Luke Murphy, Head of the IPPR Environmental Justice Commission said: “This is a welcome, though long overdue, decision. The UK simply cannot claim the mantle of climate leadership whilst funding fossil fuel projects abroad.
“The devil will be in the detail. The government has already said that UK Export Finance will continue to consider applications for support in the oil and gas sector whilst the consultation is ongoing, but we would urge the government to go further and block any further support.
“The UK government also needs to get its own house in order and commit to moving on from oil and gas here at home. That means a firm commitment to keeping fossil fuels in the ground and offering a blueprint for affected workers and communities to make the most of the huge opportunities offered by the zero-carbon economy.”

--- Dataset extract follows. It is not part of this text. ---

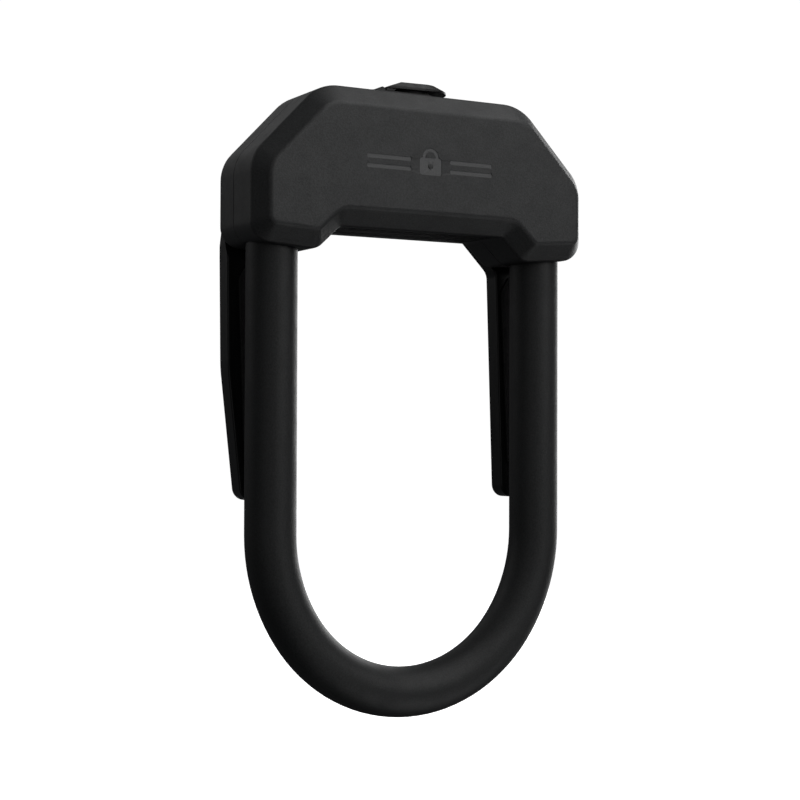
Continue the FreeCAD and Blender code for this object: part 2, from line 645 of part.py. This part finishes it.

Dr Alison Doig, International Lead at the Energy and Climate Intelligence Unit (ECIU) said: “The UK government has finally seen sense, that we need to match our action on climate change at home with an equivalent effort overseas. Climate change is a global problem which can only be delivered when all countries start to move beyond a high carbon, fossil-fuelled economy. Investing instead in an international green energy transition will create new markets overseas and secure future trade and jobs for the UK; a win, win.
“The move is especially important coming as it does at the opening of the Climate Ambition Summit. As host of next year’s UN climate summit in Glasgow, UK leadership is bolstered by both this pledge and the country’s new climate target announced last week. Combined with other announcements such as China’s new climate target and a determination for ambitious climate action from the incoming Biden Administration in the US, it is possible to see the outline of how next year’s critical summit can deliver on the Paris Agreement. The UK will play a vital role in ensuring that it does.”
The Government had also submitted a national climate change adaptation plan, which includes a commitment to doubling its International Climate Finance contribution, raising it to £11.6bn by 2026.